Despite a $465 million settlement with the U.S. Justice Dept., Mylan (NSDQ:MYL) is still under fire for misclassifying its EpiPen auto-injector with the Centers for Medicare & Medicaid Services. Last week, the Securities & Exchange Commission’s enforcement division launched an investigation into the Canonsburg, Pa.-based company’s history with CMS; yesterday investors filed a purported class action seeking compensation for damages.
The lawsuit was filed in a New York district court, claiming that Mylan knowingly misled investors and issued false and misleading statements about the emergency allergy treatment. The group is seeking “compensation for all those who purchased or otherwise acquired Mylan N.V. ordinary shares and/or Mylan Inc. common stock” between February 2013 and October 2016.
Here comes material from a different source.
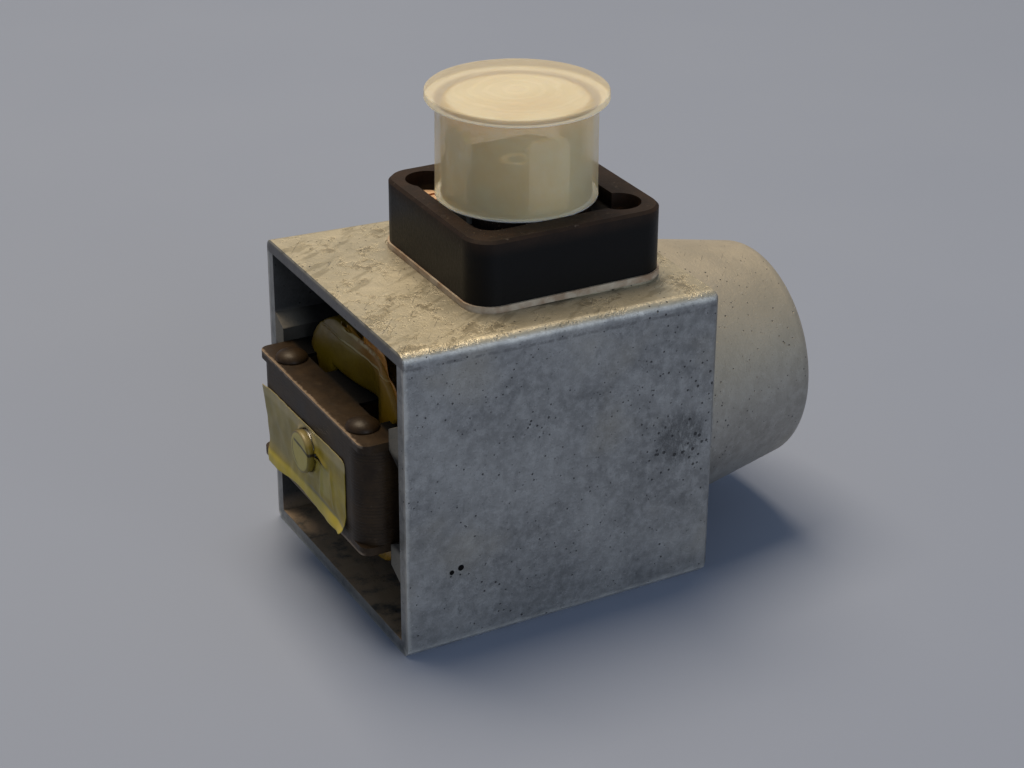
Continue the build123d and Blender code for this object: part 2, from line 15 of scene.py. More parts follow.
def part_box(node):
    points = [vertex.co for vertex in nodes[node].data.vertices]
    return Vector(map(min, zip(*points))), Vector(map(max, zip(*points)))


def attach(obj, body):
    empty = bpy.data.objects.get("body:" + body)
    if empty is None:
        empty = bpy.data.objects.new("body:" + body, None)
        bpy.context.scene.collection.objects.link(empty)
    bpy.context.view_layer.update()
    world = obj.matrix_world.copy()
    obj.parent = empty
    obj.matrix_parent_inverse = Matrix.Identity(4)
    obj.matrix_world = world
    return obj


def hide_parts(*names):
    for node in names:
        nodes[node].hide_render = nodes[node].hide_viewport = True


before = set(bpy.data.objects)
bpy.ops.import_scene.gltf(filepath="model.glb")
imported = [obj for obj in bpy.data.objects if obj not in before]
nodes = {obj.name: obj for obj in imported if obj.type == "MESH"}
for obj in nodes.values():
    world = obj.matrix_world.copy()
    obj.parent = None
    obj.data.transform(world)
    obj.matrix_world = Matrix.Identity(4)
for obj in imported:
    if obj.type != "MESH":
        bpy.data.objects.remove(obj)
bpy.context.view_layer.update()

The investors are questioning “whether defendants acted knowingly or recklessly in issuing false and misleading SEC filings and public statements during the class period; whether the prices of Mylan N.V. ordinary shares and the prices of Mylan Inc. common stock during the class period were artificially inflated because of the defendants’ conduct complained of herein; and whether the members of the class have sustained damages and, if so, what is the proper measure of damages,” according to court documents filed yesterday.
Mylan has been scrutinized by lawmakers over the last 2 months, including at a Congressional hearing in which CEO Heather Bresch maintained that Mylan is committed to making the lifesaving treatment available to any patient that needs it. The company is developing a generic that will be offered for $300, half the current price of the brand name product.
CMS reported last week that it spent $797 million on the EpiPen between 2011 and 2015, including rebates. In the DoJ settlement, Mylan said it will reclassify the EpiPen as a branded drug beginning in April 2017, which means the company will pay 23% in rebates instead of 13%.
“The terms of the settlement do not provide for any finding of wrongdoing on the part of Mylan Inc. or any of its affiliated entities or personnel,” the company wrote in a regulatory filing last week. “The settlement terms provide for resolution of all potential rebate liability claims by federal and state governments as to whether the product should have been classified as an innovator drug for CMS purposes, and subject to a higher rebate formula.”
Mylan’s shares dropped -10% to $42.64 apiece when criticism began to mount in August. The stock was trading at $38.22 per share in mid-morning activity today, down -0.2%.